What does ATS stand for?

ATS stands for Applicant Tracking System.

Is an applicant tracking system worth it for a small business?

Usually yes, once hiring starts becoming messy enough that candidates, notes, and follow-up are spread across too many places. An applicant tracking system for small business can bring order without requiring enterprise software.

How does an ATS work?

An ATS helps create job openings, collect applications, parse resume data, store candidate profiles, move people through workflow stages, support communication, and make reporting possible.

What is the difference between ATS and CRM?

An ATS is mainly for managing applicants and hiring workflows. A recruiting CRM is more focused on sourcing, nurturing, and relationship-building over time.

Can an ATS improve candidate experience?

Yes. Better organization usually means faster replies, cleaner communication, fewer missed handoffs, and a more professional experience overall.

Does ATS software reject candidates automatically?
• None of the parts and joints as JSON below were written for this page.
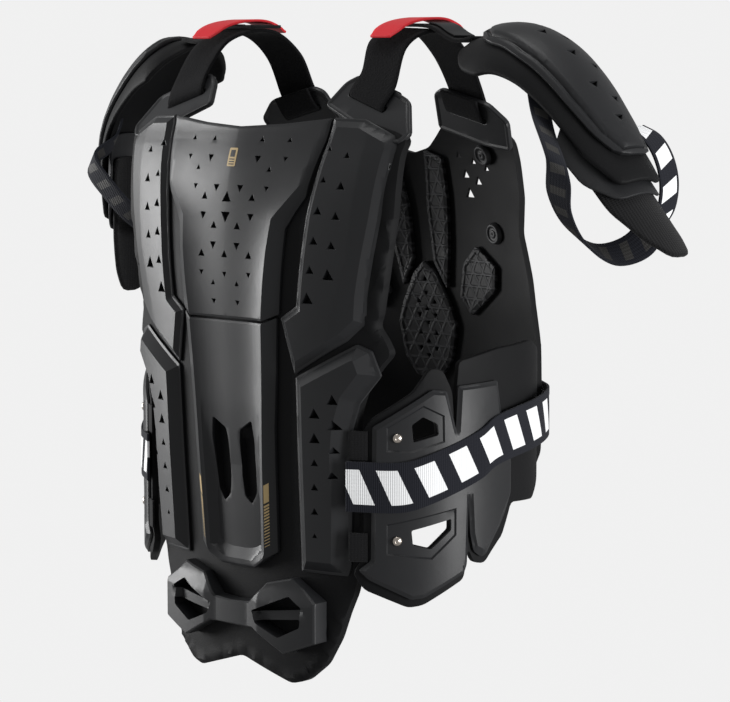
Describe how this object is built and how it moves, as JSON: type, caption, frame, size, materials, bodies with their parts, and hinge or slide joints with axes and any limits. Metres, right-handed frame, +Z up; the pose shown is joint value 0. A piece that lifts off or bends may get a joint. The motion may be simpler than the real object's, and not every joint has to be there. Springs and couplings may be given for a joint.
{
  "type": "roost deflector",
  "caption": "Rigid-shelled chest and back guard with shoulder caps, side guards and elastic side straps, shaped as worn.",
  "frame": {"origin": "midway between the undersides of the two shoulder straps at their highest, where the wearer's shoulders carry it", "axes": "+X to the wearer's right, +Y forwards to the chest, +Z up"},
  "size_m": [0.7029, 0.3106, 0.6019],
  "materials": {
    "matte_shell": "matte moulded",
    "soft_foam": "moulded foam, fine grain",
    "textured_rubber": "embossed triangles",
    "grey_rubber": "smooth matte",
    "black_webbing": "brushed loop webbing",
    "black_fabric": "padded knit",
    "printed_elastic": "ribbed elastic with a white print of slanted bars",
    "red_tab": "smooth matte",
    "rivet_steel": "polished dome"
  },
  "bodies": {
    "root": {"strap_anchor_back_right": "matte_shell", "strap_anchor_chest_right": "matte_shell", "strap_anchor_back_left": "matte_shell", "strap_anchor_chest_left": "matte_shell", "back_liner": "soft_foam", "spine_plate_upper": "matte_shell", "spine_plate_lower": "matte_shell", "back_wing_right": "matte_shell", "kidney_plate_right": "matte_shell", "back_wing_left": "matte_shell", "kidney_plate_left": "matte_shell", "tail_plate": "matte_shell", "chest_liner": "soft_foam", "sternum_plate": "matte_shell", "belly_plate": "matte_shell", "breast_plate_right": "matte_shell", "rib_plate_right": "matte_shell", "breast_plate_left": "matte_shell", "rib_plate_left": "matte_shell", "centre_pad": "textured_rubber", "strip_pad_right": "textured_rubber", "side_pad_right": "textured_rubber", "strip_pad_left": "textured_rubber", "side_pad_left": "textured_rubber", "press_stud_upper_right": "grey_rubber", "press_stud_lower_right": "grey_rubber", "press_stud_upper_left": "grey_rubber", "press_stud_lower_left": "grey_rubber", "shoulder_strap_right": "black_webbing", "shoulder_strap_left": "black_webbing", "cap_link_right": "black_webbing", "strap_tab_right": "red_tab", "cap_buckle_right": "grey_rubber", "cap_link_left": "black_webbing", "strap_tab_left": "red_tab", "cap_buckle_left": "grey_rubber", "cap_pad_right": "soft_foam", "cap_shell_right": "matte_shell", "cap_flap_right": "grey_rubber", "bicep_pad_right": "black_fabric", "arm_strap_right": "printed_elastic", "cap_pad_left": "soft_foam", "cap_shell_left": "matte_shell", "cap_flap_left": "grey_rubber", "bicep_pad_left": "black_fabric", "arm_strap_left": "printed_elastic", "guard_pad_right": "soft_foam", "side_guard_right": "matte_shell", "rivet_upper_right": "rivet_steel", "rivet_lower_right": "rivet_steel", "guard_pad_left": "soft_foam", "side_guard_left": "matte_shell", "rivet_upper_left": "rivet_steel", "rivet_lower_left": "rivet_steel", "side_strap_right": "printed_elastic", "guard_tab_upper_right": "black_webbing", "guard_tab_lower_right": "black_webbing", "side_strap_left": "printed_elastic", "guard_tab_upper_left": "black_webbing", "guard_tab_lower_left": "black_webbing"}
  },
  "joints": []
}
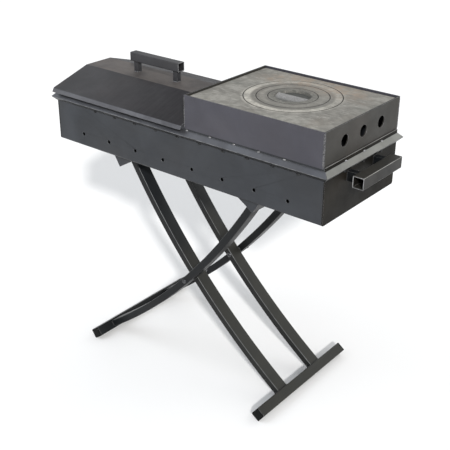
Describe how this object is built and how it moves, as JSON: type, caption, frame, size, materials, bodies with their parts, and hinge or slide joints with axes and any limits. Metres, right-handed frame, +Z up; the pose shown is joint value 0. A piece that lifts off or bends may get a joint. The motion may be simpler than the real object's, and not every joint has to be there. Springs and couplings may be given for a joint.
{
  "type": "folding charcoal brazier",
  "caption": "Long steel firebox on curved crossed folding legs, with a lift-off sloped lid at one end and a lift-off stove section with cast-iron ring hob at the other.",
  "frame": {"origin": "middle of the whole object's plan, on the floor it stands on", "axes": "+Z up, +X along the firebox from the lid end to the carrying handle end, +Y from the front wall to the back wall"},
  "size_m": [0.9708, 0.403, 0.8519],
  "materials": {
    "firebox_steel": "satin dark oiled hot-rolled sheet steel",
    "frame_steel": "satin dark oiled steel tube",
    "lid_steel": "satin dark oiled sheet steel with a warm brown tint",
    "stove_steel": "satin dark grey steel plate",
    "handle_steel": "satin dark steel",
    "hob_iron": "matt ground grey cast iron",
    "black_plastic": "matt black moulded plastic",
    "bolt_steel": "dark oxide steel fasteners"
  },
  "bodies": {
    "outer_frame": {"outer_leg_near": "frame_steel", "outer_leg_far": "frame_steel", "outer_foot_bar": "frame_steel", "outer_foot_plugs": "black_plastic", "outer_top_bar": "frame_steel", "pivot_bolts": "bolt_steel", "pivot_washers": "bolt_steel", "pivot_nuts": "bolt_steel"},
    "inner_frame": {"inner_leg_near": "frame_steel", "inner_leg_far": "frame_steel", "inner_foot_bar": "frame_steel", "inner_foot_plugs": "black_plastic", "inner_top_bar": "frame_steel"},
    "firebox": {"firebox_tray": "firebox_steel", "firebox_end_left": "firebox_steel", "firebox_end_right": "firebox_steel", "rim_front": "firebox_steel", "rim_back": "firebox_steel", "rim_left": "firebox_steel", "rim_right": "firebox_steel", "saddle_angle_left": "firebox_steel", "saddle_angle_right": "firebox_steel", "saddle_gussets_left": "firebox_steel", "saddle_gussets_right": "firebox_steel", "carry_handle_bar": "handle_steel", "carry_handle_standoffs": "handle_steel"},
    "lid": {"lid_cover": "lid_steel", "lid_end_left": "lid_steel", "lid_end_right": "lid_steel", "lid_handle_bar": "handle_steel", "lid_handle_posts": "handle_steel"},
    "stove": {"stove_front": "stove_steel", "stove_back": "stove_steel", "stove_left": "stove_steel", "stove_right": "stove_steel", "stove_plate_ledges": "stove_steel", "stove_rest_rail_front": "stove_steel", "stove_rest_rail_back": "stove_steel"},
    "hob_plate_body": {"hob_plate": "hob_iron"},
    "ring_outer": {"hob_ring_outer": "hob_iron"},
    "ring_inner": {"hob_ring_inner": "hob_iron"},
    "disc": {"hob_disc": "hob_iron"}
  },
  "joints": [
    {"name": "leg_fold", "type": "hinge", "parent": "outer_frame", "child": "inner_frame", "pos_m": [-0.01564, 0, 0.28845], "axis": [0, -1, 0], "range_deg": [0, 80]},
    {"name": "firebox_lift", "type": "slide", "parent": "outer_frame", "child": "firebox", "axis": [0, 0, 1], "range_m": [0, 0.3]},
    {"name": "lid_lift", "type": "slide", "parent": "firebox", "child": "lid", "axis": [0, 0, 1], "range_m": [0, 0.3]},
    {"name": "stove_lift", "type": "slide", "parent": "firebox", "child": "stove", "axis": [0, 0, 1], "range_m": [0, 0.3]},
    {"name": "hob_plate_lift", "type": "slide", "parent": "stove", "child": "hob_plate_body", "axis": [0, 0, 1], "range_m": [0, 0.2]},
    {"name": "ring_outer_lift", "type": "slide", "parent": "hob_plate_body", "child": "ring_outer", "axis": [0, 0, 1], "range_m": [0, 0.15]},
    {"name": "ring_inner_lift", "type": "slide", "parent": "ring_outer", "child": "ring_inner", "axis": [0, 0, 1], "range_m": [0, 0.15]},
    {"name": "disc_lift", "type": "slide", "parent": "ring_inner", "child": "disc", "axis": [0, 0, 1], "range_m": [0, 0.15]}
  ]
}
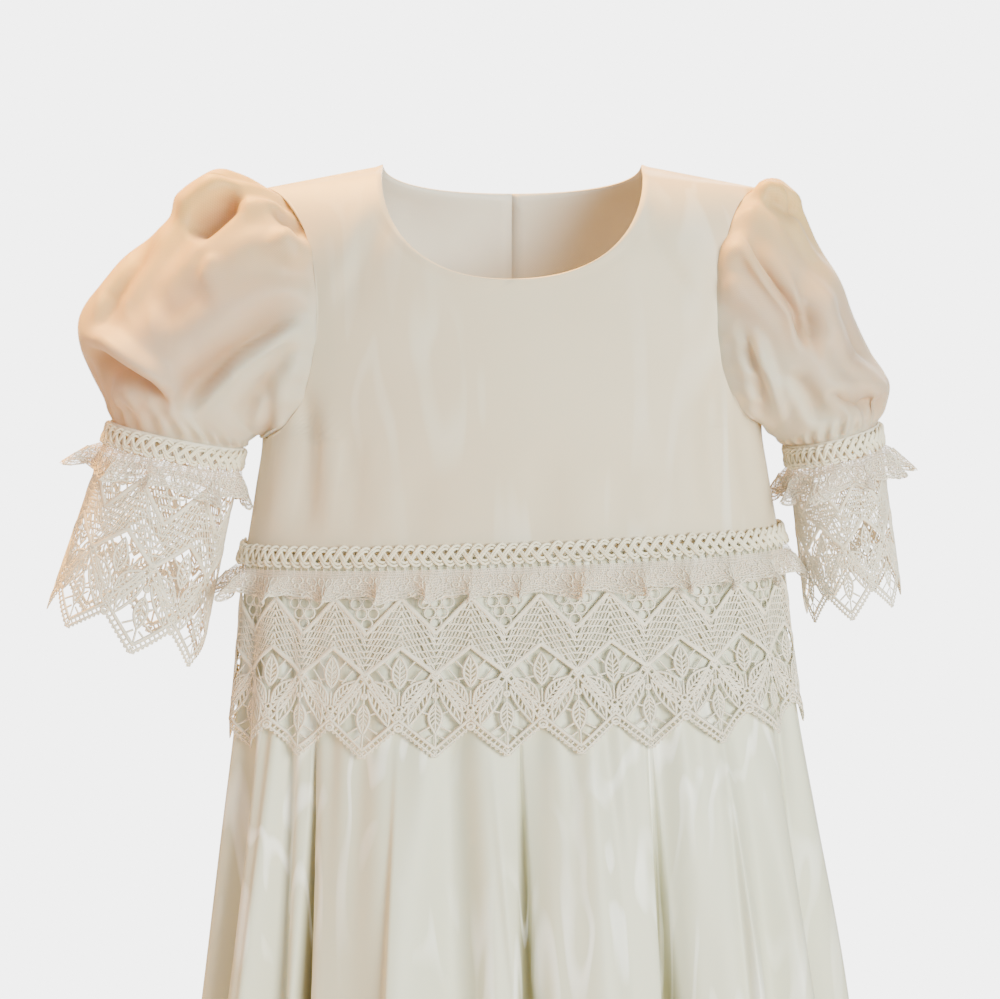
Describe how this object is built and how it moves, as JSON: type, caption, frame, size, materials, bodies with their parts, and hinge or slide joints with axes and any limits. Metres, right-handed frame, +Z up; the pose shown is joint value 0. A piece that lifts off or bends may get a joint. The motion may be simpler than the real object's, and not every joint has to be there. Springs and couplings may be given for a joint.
{
  "type": "christening gown",
  "caption": "Baby's long christening gown, filled out and hollow: puff sleeves with pointed lace cuffs, plain bodice, braid, ruffle and lace peplum at the waist, folded skirt.",
  "frame": {"origin": "midway between the two neck points, at the top of the shoulders, where the wearer carries the gown", "axes": "+Z up, the gown's front faces -Y, +X is to the right as seen from the front; the side seams lie in the plane Y = 0"},
  "size_m": [0.4089, 0.2626, 0.76],
  "materials": {
    "bodice_organza": "cream organza over a plain lining, soft sheen",
    "sleeve_organza": "sheer cream organza, translucent",
    "skirt_satin": "ivory satin under a sheer overlay, soft sheen",
    "guipure_lace": "heavy open guipure lace, matt thread",
    "ruffle_lace": "narrow gathered scalloped lace",
    "gimp_braid": "interlaced corded gimp braid",
    "buttons": "small pearl-white buttons"
  },
  "bodies": {
    "root": {"bodice_front": "bodice_organza", "bodice_back_left": "bodice_organza", "bodice_back_right": "bodice_organza", "back_placket": "bodice_organza", "button_1": "buttons", "button_2": "buttons", "button_3": "buttons", "skirt_front": "skirt_satin", "skirt_back": "skirt_satin", "waist_lace": "guipure_lace", "waist_braid": "gimp_braid", "waist_ruffle": "ruffle_lace", "sleeve_left": "sleeve_organza", "sleeve_right": "sleeve_organza", "cuff_lace_left": "guipure_lace", "cuff_lace_right": "guipure_lace", "cuff_braid_left": "gimp_braid", "cuff_braid_right": "gimp_braid", "cuff_ruffle_left": "ruffle_lace", "cuff_ruffle_right": "ruffle_lace"}
  },
  "joints": []
}
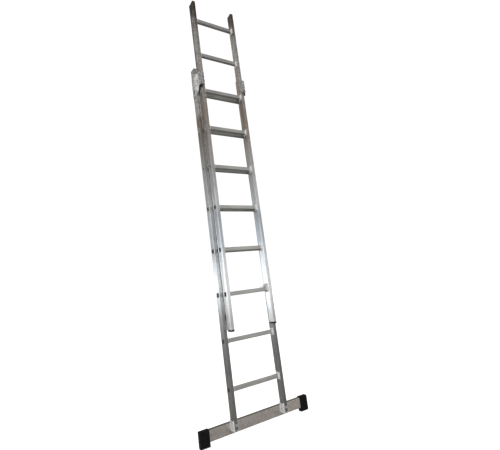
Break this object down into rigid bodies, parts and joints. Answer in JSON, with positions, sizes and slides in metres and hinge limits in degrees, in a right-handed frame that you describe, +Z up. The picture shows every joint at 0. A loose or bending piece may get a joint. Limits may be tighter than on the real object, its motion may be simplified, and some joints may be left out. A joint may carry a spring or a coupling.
{
  "type": "extension ladder",
  "caption": "Two-section aluminium extension ladder with square rungs, a stabiliser bar with rubber foot caps, top guides and swinging rung hooks.",
  "frame": {"origin": "on the floor under the foot caps, midway between the stiles and midway between the ladder's front and back, with the ladder stood upright", "axes": "+X along the rungs to the right of someone about to climb, +Y from the climbing side to the wall side, +Z up the stiles"},
  "size_m": [0.788, 0.1436, 2.937],
  "materials": {
    "aluminium": "mill finish, drawn along the tube",
    "rung_aluminium": "fluted, lightly brushed",
    "zinc_sheet": "bright zinc-plated sheet",
    "fastener": "zinc plated",
    "rivet": "satin",
    "hook": "grey zinc",
    "black_rubber": "moulded, matte",
    "black_plastic": "moulded, matte"
  },
  "bodies": {
    "base_section": {"base_left_stile": "aluminium", "base_left_top_cap": "black_plastic", "left_foot_cap": "black_rubber", "left_outer_plate": "zinc_sheet", "left_inner_plate": "zinc_sheet", "left_top_guide": "zinc_sheet", "left_guide_pad": "black_plastic", "base_right_stile": "aluminium", "base_right_top_cap": "black_plastic", "right_foot_cap": "black_rubber", "right_outer_plate": "zinc_sheet", "right_inner_plate": "zinc_sheet", "right_top_guide": "zinc_sheet", "right_guide_pad": "black_plastic", "base_rung_1": "rung_aluminium", "base_rung_2": "rung_aluminium", "base_rung_3": "rung_aluminium", "base_rung_4": "rung_aluminium", "base_rung_5": "rung_aluminium", "base_rung_6": "rung_aluminium", "base_rung_7": "rung_aluminium", "base_rung_8": "rung_aluminium", "stabiliser_bar": "aluminium", "cross_bolts": "fastener", "cross_nuts": "fastener", "bar_bolts": "fastener", "bar_nuts": "fastener", "guide_rivets": "rivet"},
    "fly_section": {"fly_left_stile": "aluminium", "fly_left_top_cap": "black_plastic", "fly_left_bottom_cap": "black_plastic", "left_glide_block": "black_plastic", "left_hook_plate": "zinc_sheet", "left_hook_pin": "fastener", "fly_right_stile": "aluminium", "fly_right_top_cap": "black_plastic", "fly_right_bottom_cap": "black_plastic", "right_glide_block": "black_plastic", "right_hook_plate": "zinc_sheet", "right_hook_pin": "fastener", "fly_rung_1": "rung_aluminium", "fly_rung_2": "rung_aluminium", "fly_rung_3": "rung_aluminium", "fly_rung_4": "rung_aluminium", "fly_rung_5": "rung_aluminium", "fly_rung_6": "rung_aluminium", "fly_rung_7": "rung_aluminium", "fly_rung_8": "rung_aluminium", "glide_rivets": "rivet", "hook_rivets": "rivet"},
    "left_hook": {"left_rung_hook": "hook"},
    "right_hook": {"right_rung_hook": "hook"}
  },
  "joints": [
    {"name": "fly_slide", "type": "slide", "parent": "base_section", "child": "fly_section", "axis": [0, 0, 1], "range_m": [-0.56, 0.84]},
    {"name": "left_hook_swing", "type": "hinge", "parent": "fly_section", "child": "left_hook", "pos_m": [-0.132, -0.0238, 0.855], "axis": [1, 0, 0], "range_deg": [0, 112]},
    {"name": "right_hook_swing", "type": "hinge", "parent": "fly_section", "child": "right_hook", "pos_m": [0.132, -0.0238, 0.855], "axis": [1, 0, 0], "range_deg": [0, 112]}
  ]
}
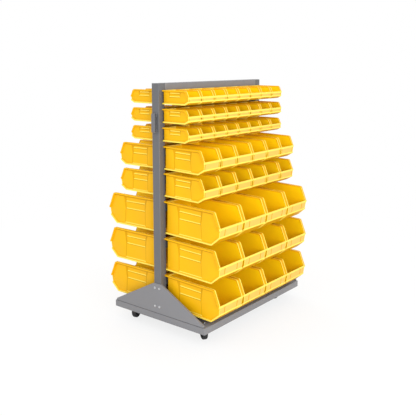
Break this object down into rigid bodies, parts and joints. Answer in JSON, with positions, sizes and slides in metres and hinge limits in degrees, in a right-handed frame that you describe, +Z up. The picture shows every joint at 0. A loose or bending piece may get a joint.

Not by default. ATS software helps organize hiring and may support screening logic, but it is not automatically rejecting everyone on its own.

How much does an ATS cost?

ATS pricing depends on the pricing model, features, team size, integrations, and complexity. The smarter buying question is not just price. It is whether the system saves enough time, friction, and hiring mistakes to justify the cost.